Dans cette région, on retrouve les ruines de plusieurs époques historiques qui vivent dans le même temps que le notre. C’est une expérience réellement physique d’aller là-bas, de sentir ces ruines. On voit dans le film que la région a connu des périodes de peuplement, il reste des vestiges de l’histoire (la tour arabe, les ruines romaines...). Et les habitants ont cette sagesse de percevoir, de sentir que chaque culture disparaît pour céder place à une autre. Finalement, les choses ne font que se répéter au fur et à mesure des civilisations tout comme le monde cyclique de la nature. Par ailleurs, cet endroit est également plus silencieux et l’on peut ressentir cette imprégnation du passé, ce qui est impossible dans les villes où on est toujours happé par le futur.

Qu’est-ce qui a motivé votre choix du documentaire alors que vous avez débuté par la fiction?
C’est surtout l’idée de revenir aux origines du cinéma, de retrouver cette virginité de contemplation qu’on avait à l’époque face aux images. Nous vivons dans un monde saturé d’images, chacune s’imposant aux autres. Avoir une image qui se laisse regarder, qu’on peut interpréter, contempler, qui permette de voyager à travers elle, tout cela permet au spectateur de retrouver le pouvoir de regarder. Il est important de laisser le spectateur libre comme le fait par exemple Kiarostami. Pour ma part, j’ai essayé de revenir à une tradition du documentaire en partant de Robert Flaherty et surtout, durant les différentes étapes du tournage, de faire comme les pionniers: sortir dans la rue et voir ce qui s’y passe. Il ne s’agissait pas de suivre des règles pré-existantes, mais des règles qui sont dictées par l’expérience de ce qui se passe autour de soi. Le documentaire permet de s’extraire des règles très strictes de la fiction et de faire un peu plus de recherche. Par ailleurs, le fait de vivre avec les habitants du village était aussi une façon de raconter dans le film l’expérience vécue avec eux. En Espagne, Le songe de la lumière de Vitor Erice a ouvert une nouvelle voie pour le documentaire, car c’est un film qui a renoncé aux acteurs et aux textes préétablis et qui a simplement essayé de dialoguer avec la réalité. Ce qui m’intéresse dans le documentaire, ce n’est pas d’utiliser une grammaire de fiction pour raconter la réalité, mais c’est la possibilité de relier des éléments qui sont très différents comme le village et le peintre dans mon film. C’est une démarche qui se rapproche de celle Chris Marker.

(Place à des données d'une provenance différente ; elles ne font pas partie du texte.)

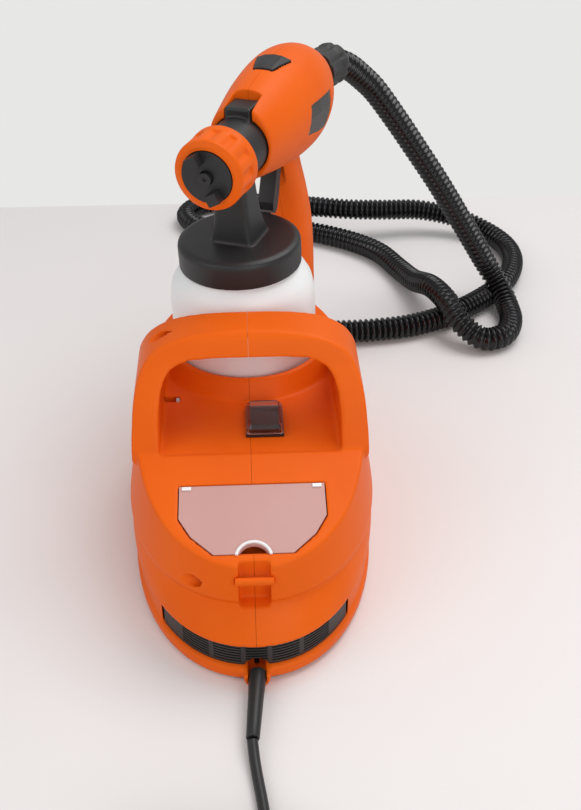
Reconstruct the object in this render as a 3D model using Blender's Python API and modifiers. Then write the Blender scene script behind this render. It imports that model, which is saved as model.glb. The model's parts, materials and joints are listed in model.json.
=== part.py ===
"""Turbine paint sprayer: a floor unit with a carrying handle and a cup cradle, a spray gun
standing in the cradle on its paint cup, the air hose between them and the mains lead.

Metres, +Z up. X = 0 is the seam plane of the floor unit, +Y runs from its nose to its rear,
and z = 0 is the table. The gun stands turned about the cup's axis by GUN_TURN.
"""

import math

import bmesh
import bpy
from mathutils import Matrix, Vector

# Driving dimensions of the floor unit
GAP = 0.0003
SEAM = 0.00015
WALL = 0.003
UNIT_MID_Y = -0.010
NOSE_Y = -0.154
TAIL_Y = 0.154
BELLY = 0.0855
BAND_Z = (0.0125, 0.030)
LEDGE_Z = 0.056
RIM_Z = 0.116
NOSE_POWER = 2.15
DECK_Z = 0.102
FOLD = (-0.046, 0.104)
TOP_FRONT = (-0.131, 0.080)
TOP_SLOPE = math.atan2(FOLD[1] - TOP_FRONT[1], FOLD[0] - TOP_FRONT[0])
CRADLE_R = 0.0565
CRADLE_FLOOR = 0.0700
ARM_INNER = 0.061
NOTCH_HALF = 0.010
STRAP_BAR = (-0.1335, 0.0705)
PORT_Z = 0.042
BLADES = 7

# Driving dimensions of the cup, the lid and the gun
CUP_Y = 0.082
CUP_R = 0.0533
CUP_BASE = 0.0705
CUP_WALL = 0.0018
LID_R = 0.0443
LID_Z = (0.1785, 0.1975)
GUN_TURN = math.radians(-23.5)
GUN_LEAN = math.radians(-1.9)
GUN_LIFT = 0.0015
GUN_Z = 0.2605
BODY_Z = GUN_Z + 0.0010
COLLAR_AT = (0.1600, 0.2605)
COLLAR_DROOP = math.radians(6.0)
BARREL_R = 0.0205
NUT_R = 0.0245
HOSE_R = 0.0112
CORD_R = 0.0034

COLLECTION = bpy.data.collections.new("paint_sprayer")
GUIDES = bpy.data.collections.new("cutters")
MATERIALS = {}


# Helpers

def clear_scene():
    for obj in list(bpy.data.objects):
        bpy.data.objects.remove(obj, do_unlink=True)
    bpy.context.scene.collection.children.link(COLLECTION)
    bpy.context.scene.collection.children.link(GUIDES)


def material(name, colour, roughness=0.45, metallic=0.0, alpha=1.0):
    mat = bpy.data.materials.new(name)
    mat.use_nodes = True
    shader = mat.node_tree.nodes["Principled BSDF"]
    shader.inputs["Base Color"].default_value = (*colour, 1.0)
    shader.inputs["Roughness"].default_value = roughness
    shader.inputs["Metallic"].default_value = metallic
    shader.inputs["Alpha"].default_value = alpha
    MATERIALS[name] = mat


def new_object(name, mesh):
    obj = bpy.data.objects.new(name, mesh)
    GUIDES.objects.link(obj)
    obj.hide_render = True
    obj.display_type = "WIRE"
    return obj


def keep(obj, name, slot, parent=None):
    """Makes a finished solid one of the named sub-parts."""
    GUIDES.objects.unlink(obj)
    COLLECTION.objects.link(obj)
    obj.hide_render = False
    obj.display_type = "TEXTURED"
    obj.name = name
    obj.data.name = name
    obj.data.materials.clear()
    obj.data.materials.append(MATERIALS[slot])
    obj.data.shade_smooth()
    obj.data.set_sharp_from_angle(angle=math.radians(35))
    if parent:
        obj.parent = parent
    return obj


def drop(*objects):
    for obj in objects:
        bpy.data.objects.remove(obj, do_unlink=True)


def baked(obj):
    """The object with its modifiers and placing made part of a new mesh."""
    bpy.context.view_layer.update()
    graph = bpy.context.evaluated_depsgraph_get()
    mesh = bpy.data.meshes.new_from_object(obj.evaluated_get(graph))
    mesh.transform(obj.matrix_world)
    new = new_object("solid", mesh)
    drop(obj)
    return new


def boolean(obj, tool, operation="DIFFERENCE"):
    mod = obj.modifiers.new("boolean", "BOOLEAN")
    mod.operation = operation
    mod.solver = "EXACT"
    mod.object = tool
    result = baked(obj)
    drop(tool)
    return result


def cut(obj, *tools):
    for tool in tools:
        obj = boolean(obj, tool)
    return obj


def join(obj, *tools):
    for tool in tools:
        obj = boolean(obj, tool, "UNION")
    return obj


def copy_of(obj):
    return new_object("copy", obj.data.copy())


def moved(obj, at=(0, 0, 0), turn=(0, 0, 0)):
    obj.matrix_world = Matrix.Translation(at) @ Matrix.Rotation(turn[2], 4, "Z") @ Matrix.Rotation(
        turn[1], 4, "Y") @ Matrix.Rotation(turn[0], 4, "X")
    return baked(obj)


def block(low, high):
    mesh = bpy.data.meshes.new("block")
    bm = bmesh.new()
    bmesh.ops.create_cube(bm, size=1.0)
    size = Vector(high) - Vector(low)
    bmesh.ops.scale(bm, vec=size, verts=bm.verts)
    bmesh.ops.translate(bm, vec=(Vector(low) + Vector(high)) / 2, verts=bm.verts)
    bm.to_mesh(mesh)
    bm.free()
    return new_object("block", mesh)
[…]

Le ciel tourne a t-il été difficile à financer?
Non, car c’était une commande du Masters de l’Université Pompeu Fabra de Barcelone avec un accord avec Canal +. Ensuite s’est ajouté notamment un financement de l’ICAA, pour un budget total de 500 000 euros. J’ai commencé à tourner avec une Beta numérique, puis je suis passé en DV Cam. Et je vais continuer à travailler dans ce domaine frontalier entre le documentaire et la fiction. En fait, le succès de Le ciel tourne dans les festivals a été une surprise, mais je me suis rendu compte qu’en racontant une histoire avec ma propre subjectivité et sur un ton confidentiel, finalement cette expérience touchait le public et qu’elle avait une portée universelle.

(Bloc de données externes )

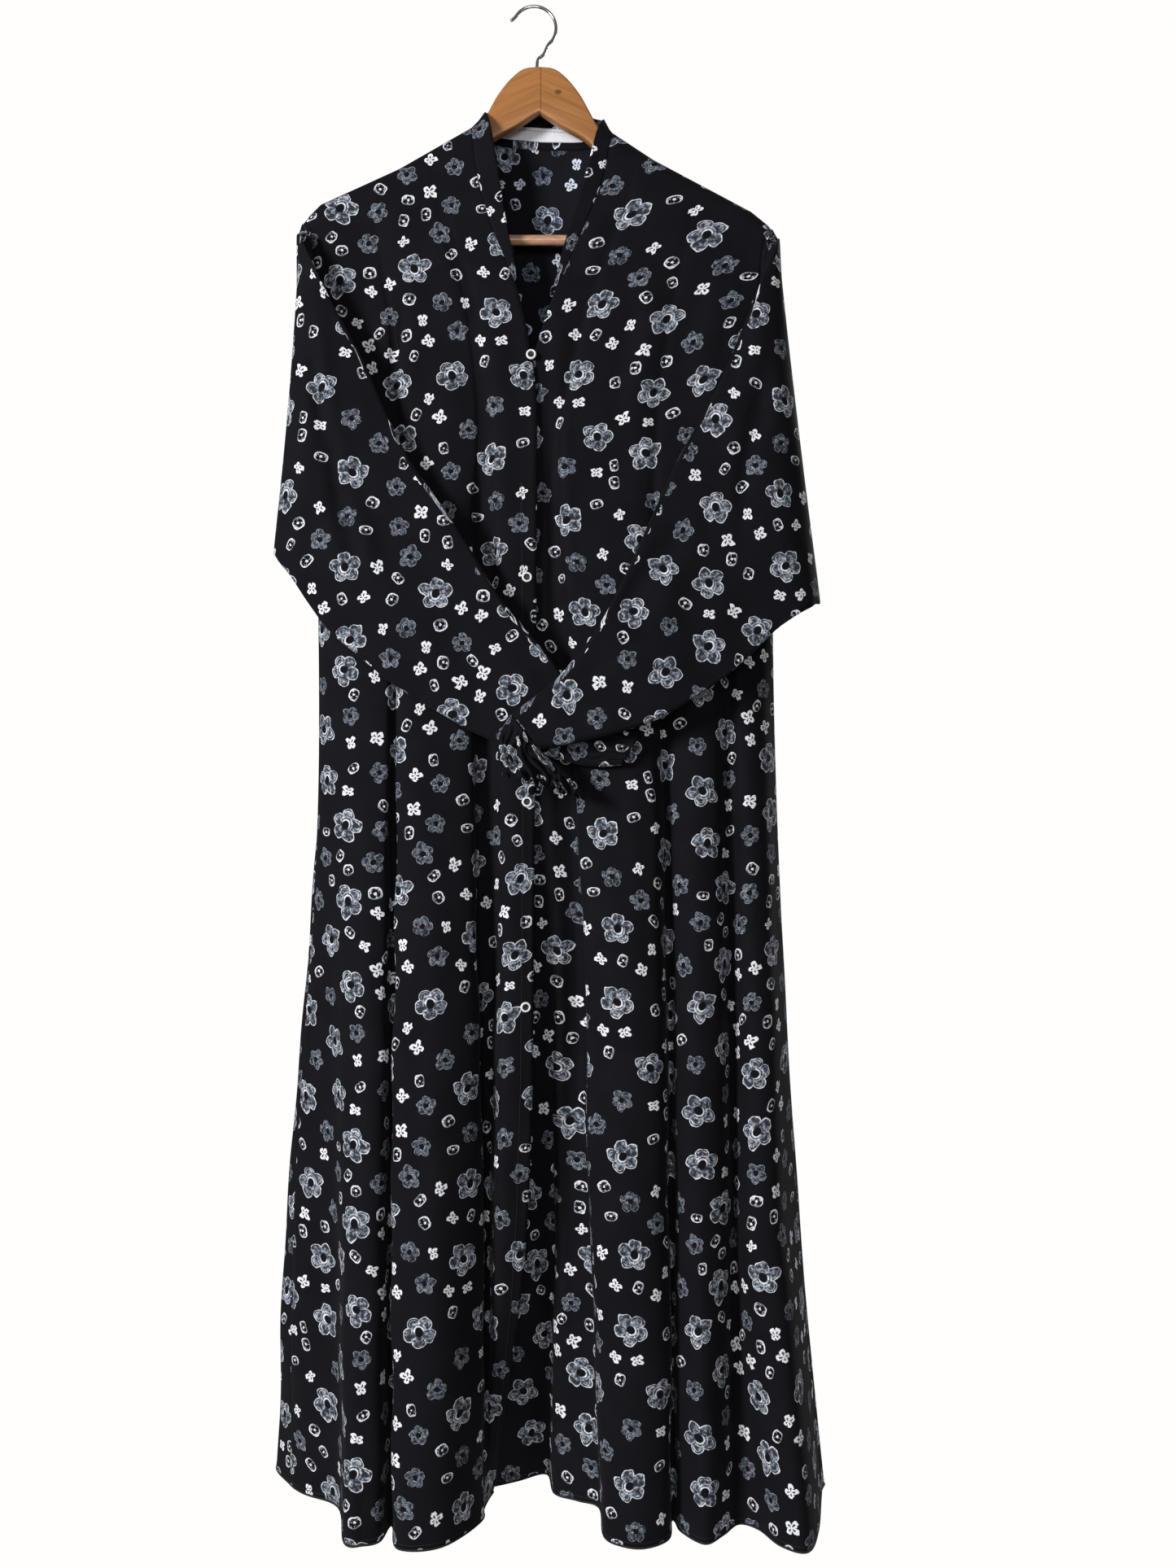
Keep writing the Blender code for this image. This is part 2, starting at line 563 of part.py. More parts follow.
def mesh_of(made):
    """A curve object as a closed mesh, with its caps welded."""
    graph = bpy.context.evaluated_depsgraph_get()
    mesh = bpy.data.meshes.new_from_object(made.evaluated_get(graph))
    bm = bmesh.new()
    bm.from_mesh(mesh)
    bmesh.ops.remove_doubles(bm, verts=bm.verts, dist=1e-6)
    bm.to_mesh(mesh)
    bm.free()
    return mesh


def build_hanger(collection):
    outline = [(WOOD_MIDDLE_X + x, z) for x, z in WOOD_HALF_OUTLINE]
    outline += [(WOOD_MIDDLE_X - x, z) for x, z in WOOD_HALF_OUTLINE[-2:0:-1]]
    curve = bpy.data.curves.new("hanger_outline", "CURVE")
    curve.dimensions = "2D"
    curve.fill_mode = "BOTH"
    curve.extrude = (WOOD_HALF - WOOD_CHAMFER) * MM
    curve.bevel_depth = WOOD_CHAMFER * MM
    curve.bevel_resolution = 0
    curve.offset = -WOOD_CHAMFER * MM
    line = curve.splines.new("POLY")
    line.points.add(len(outline) - 1)
    for point, (x, z) in zip(line.points, outline):
        point.co = (x * MM, z * MM, 0, 1)
    line.use_cyclic_u = True
    flat = bpy.data.objects.new("hanger_outline", curve)
    collection.objects.link(flat)
    flat.rotation_euler = (math.radians(90), 0, 0)
    bpy.context.view_layer.update()
    body = add("hanger_body", mesh_of(flat), WOOD, collection)
    body.matrix_world = flat.matrix_world.copy()
    bpy.data.objects.remove(flat)

    hook_x, hook_z = HOOK_CENTRE
    path = [(0.0, WOOD_HALF_OUTLINE[0][1] + SEAM_GAP), (0.0, -55.0), (1.5, -50.0), (6.5, -45.5)]
    for degrees in range(-50, 151, 20):
        angle = math.radians(degrees)
        path.append((hook_x + HOOK_RADIUS * math.cos(angle), hook_z + HOOK_RADIUS * math.sin(angle)))
    path.append((path[-1][0] - 4.0, path[-1][1] - 3.5))
    route = spline(path, 3)
    curve = bpy.data.curves.new("hook_route", "CURVE")
    curve.dimensions = "3D"
    curve.bevel_depth = HOOK_WIRE * MM
    curve.bevel_resolution = 1
    curve.use_fill_caps = True
    line = curve.splines.new("POLY")
    line.points.add(len(route) - 1)
    for point, (x, z) in zip(line.points, route):
        point.co = (x * MM, 0, z * MM, 1)
    wire = bpy.data.objects.new("hook_route", curve)
    collection.objects.link(wire)
    bpy.context.view_layer.update()
    add("hanger_hook", mesh_of(wire), STEEL, collection)
    bpy.data.objects.remove(wire)

    bpy.ops.mesh.primitive_cylinder_add(radius=BAR_RADIUS * MM, depth=2 * BAR_HALF_LENGTH * MM,
                                        vertices=16)
    bar = bpy.context.object
    bar.name = "trouser_bar"
    bar.location = (WOOD_MIDDLE_X * MM, 0, BAR_Z * MM)
    bar.rotation_euler = (0, math.radians(90), 0)
    bar.data.materials.append(material(BAR_WOOD))
    for other in bar.users_collection:
        other.objects.unlink(bar)
    collection.objects.link(bar)


def main():
    for old in list(bpy.data.objects):
        bpy.data.objects.remove(old)
    collection = bpy.data.collections.new("abaya_cloak")
    bpy.context.scene.collection.children.link(collection)
    build_hanger(collection)
    panels = build_body(collection)
    build_collar(panels, collection)
    build_sleeves(collection)
    build_snaps(panels, collection)


main()
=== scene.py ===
"""Looks of an open-front cloak with long sleeves on a wooden clothes hanger.

Lengths in the tables are millimetres, in the frame's own axes: X to the viewer's right, Y away
from the viewer, Z up, with the origin on the inner crown of the hanger's hook.
"""

import math

import bmesh
import bpy
import numpy as np
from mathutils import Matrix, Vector


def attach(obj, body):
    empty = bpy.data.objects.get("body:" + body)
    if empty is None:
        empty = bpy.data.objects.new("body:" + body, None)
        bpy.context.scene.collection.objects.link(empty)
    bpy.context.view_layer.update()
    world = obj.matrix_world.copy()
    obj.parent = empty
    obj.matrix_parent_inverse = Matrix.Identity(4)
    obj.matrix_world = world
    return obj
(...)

Que pensez-vous du cinéma espagnol actuel?
Le problème, en Espagne, c’est que les films sont formellement très académiques, qu’ils essayent d’imiter le style américain et naissent avec l’objectif d’être vendu. Les films d’auteur sont peu nombreux et ils ont d’énormes difficultés pour accéder aux salles qui sont contrôlées à 80-90% par le cinéma américain. Donc il ne reste que peu d’écrans disponibles pour la production espagnole et ces écrans sont monopolisés par les gros films nationaux comme ceux d’Almodovar ou d’Amenabar. Par conséquent, la place est très réduite pour les autres films espagnols et à fortiori pour le cinéma européen. Et si les films ne sont pas vus, à quoi bon!